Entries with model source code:
* * * *

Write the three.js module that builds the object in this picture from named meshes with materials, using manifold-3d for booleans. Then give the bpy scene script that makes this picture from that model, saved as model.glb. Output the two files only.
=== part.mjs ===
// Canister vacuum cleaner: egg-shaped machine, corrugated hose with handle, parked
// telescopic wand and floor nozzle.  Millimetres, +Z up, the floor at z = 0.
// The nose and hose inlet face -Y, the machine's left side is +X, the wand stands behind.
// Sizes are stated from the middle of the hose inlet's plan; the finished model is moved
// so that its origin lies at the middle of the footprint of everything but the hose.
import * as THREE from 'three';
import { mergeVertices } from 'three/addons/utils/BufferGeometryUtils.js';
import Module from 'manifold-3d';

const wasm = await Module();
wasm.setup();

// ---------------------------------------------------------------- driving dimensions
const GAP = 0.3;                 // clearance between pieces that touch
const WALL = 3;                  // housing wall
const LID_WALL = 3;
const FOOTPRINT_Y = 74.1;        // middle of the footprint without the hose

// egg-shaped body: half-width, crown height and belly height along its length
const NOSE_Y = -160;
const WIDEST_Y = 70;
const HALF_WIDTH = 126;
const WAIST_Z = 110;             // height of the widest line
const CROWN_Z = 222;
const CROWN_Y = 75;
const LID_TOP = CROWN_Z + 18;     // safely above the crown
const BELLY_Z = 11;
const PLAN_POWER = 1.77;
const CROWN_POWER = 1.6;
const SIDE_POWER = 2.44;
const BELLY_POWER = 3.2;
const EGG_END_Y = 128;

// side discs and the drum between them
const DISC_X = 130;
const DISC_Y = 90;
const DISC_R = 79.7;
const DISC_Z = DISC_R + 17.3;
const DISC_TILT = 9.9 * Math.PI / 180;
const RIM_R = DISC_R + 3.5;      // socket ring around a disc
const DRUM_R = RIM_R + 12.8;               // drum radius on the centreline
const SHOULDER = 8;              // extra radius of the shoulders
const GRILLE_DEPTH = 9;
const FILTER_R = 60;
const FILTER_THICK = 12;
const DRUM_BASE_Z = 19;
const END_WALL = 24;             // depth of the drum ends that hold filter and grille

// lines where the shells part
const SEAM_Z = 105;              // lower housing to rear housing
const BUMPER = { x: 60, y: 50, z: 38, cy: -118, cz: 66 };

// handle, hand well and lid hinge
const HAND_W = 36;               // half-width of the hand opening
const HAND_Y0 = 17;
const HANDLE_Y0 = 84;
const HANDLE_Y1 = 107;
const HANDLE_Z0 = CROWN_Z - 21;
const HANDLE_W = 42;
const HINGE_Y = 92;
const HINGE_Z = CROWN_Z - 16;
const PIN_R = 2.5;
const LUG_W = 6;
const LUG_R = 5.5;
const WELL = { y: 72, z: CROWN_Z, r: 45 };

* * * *

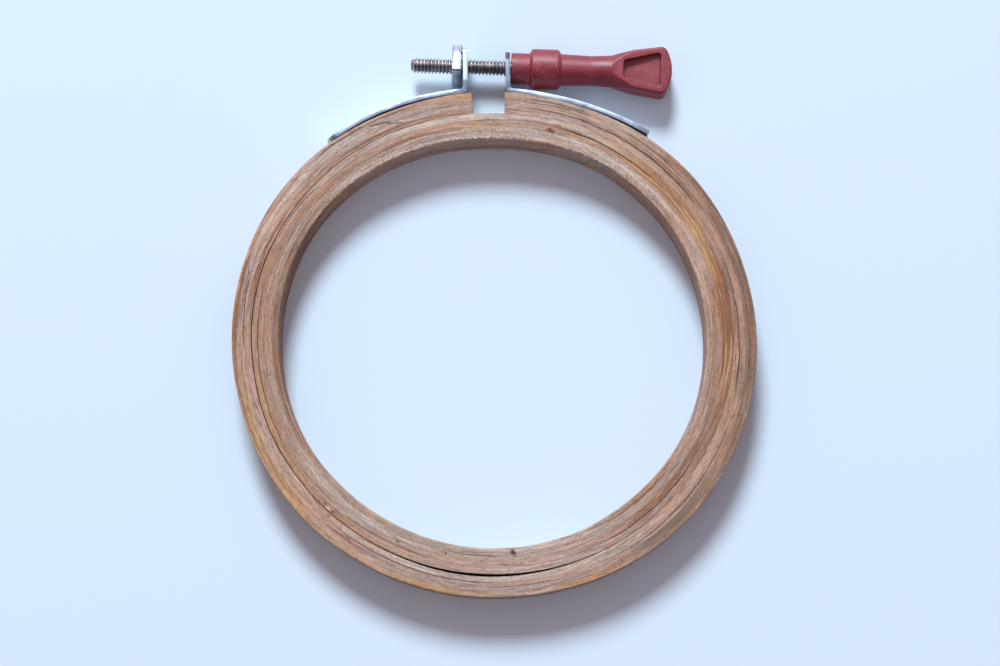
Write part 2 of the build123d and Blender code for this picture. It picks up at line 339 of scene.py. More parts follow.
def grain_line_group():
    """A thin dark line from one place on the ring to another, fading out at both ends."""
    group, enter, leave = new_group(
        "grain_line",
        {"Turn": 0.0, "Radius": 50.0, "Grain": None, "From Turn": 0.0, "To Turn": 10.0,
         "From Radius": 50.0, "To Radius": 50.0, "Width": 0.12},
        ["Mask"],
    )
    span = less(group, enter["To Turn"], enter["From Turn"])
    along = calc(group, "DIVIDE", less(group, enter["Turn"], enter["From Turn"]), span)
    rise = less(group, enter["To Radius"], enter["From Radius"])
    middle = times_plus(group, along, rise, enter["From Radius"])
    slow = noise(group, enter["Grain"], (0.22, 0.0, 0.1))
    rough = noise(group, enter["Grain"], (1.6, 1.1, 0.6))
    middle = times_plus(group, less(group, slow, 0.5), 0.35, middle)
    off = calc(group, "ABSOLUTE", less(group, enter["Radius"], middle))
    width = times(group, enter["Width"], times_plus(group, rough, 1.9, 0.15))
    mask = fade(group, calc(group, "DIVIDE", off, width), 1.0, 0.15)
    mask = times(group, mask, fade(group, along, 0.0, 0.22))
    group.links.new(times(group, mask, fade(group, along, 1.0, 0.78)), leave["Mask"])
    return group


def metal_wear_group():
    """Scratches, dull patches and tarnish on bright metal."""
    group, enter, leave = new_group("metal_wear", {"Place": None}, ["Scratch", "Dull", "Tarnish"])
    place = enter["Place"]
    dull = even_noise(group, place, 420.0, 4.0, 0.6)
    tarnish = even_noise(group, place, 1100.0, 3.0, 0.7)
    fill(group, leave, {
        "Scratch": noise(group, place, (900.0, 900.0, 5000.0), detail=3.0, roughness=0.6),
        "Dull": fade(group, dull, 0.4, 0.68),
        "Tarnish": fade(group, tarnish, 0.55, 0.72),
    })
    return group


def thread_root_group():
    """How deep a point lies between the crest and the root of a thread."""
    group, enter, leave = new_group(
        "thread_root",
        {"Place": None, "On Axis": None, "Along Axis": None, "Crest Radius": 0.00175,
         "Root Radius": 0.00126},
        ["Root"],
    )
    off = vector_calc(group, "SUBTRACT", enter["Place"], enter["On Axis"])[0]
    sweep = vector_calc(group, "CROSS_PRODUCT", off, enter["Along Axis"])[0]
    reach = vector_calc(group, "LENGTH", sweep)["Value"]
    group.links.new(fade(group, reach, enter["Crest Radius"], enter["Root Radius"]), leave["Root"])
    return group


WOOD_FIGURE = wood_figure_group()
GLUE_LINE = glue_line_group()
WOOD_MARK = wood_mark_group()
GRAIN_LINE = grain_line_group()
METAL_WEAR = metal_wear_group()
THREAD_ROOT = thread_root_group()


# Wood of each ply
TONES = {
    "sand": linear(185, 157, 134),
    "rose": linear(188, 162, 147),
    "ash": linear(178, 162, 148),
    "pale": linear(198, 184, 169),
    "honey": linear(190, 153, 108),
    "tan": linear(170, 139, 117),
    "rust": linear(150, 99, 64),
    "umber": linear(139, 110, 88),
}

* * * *

DIRECTIONS FOR THIS TASK –
Gather each line holding the string "manifold".

SOLUTION –
Write the three.js module that builds the object in this picture from named meshes with materials, using manifold-3d for booleans. Then give the bpy scene script that makes this picture from that model, saved as model.glb. Output the two files only.
import Module from 'manifold-3d';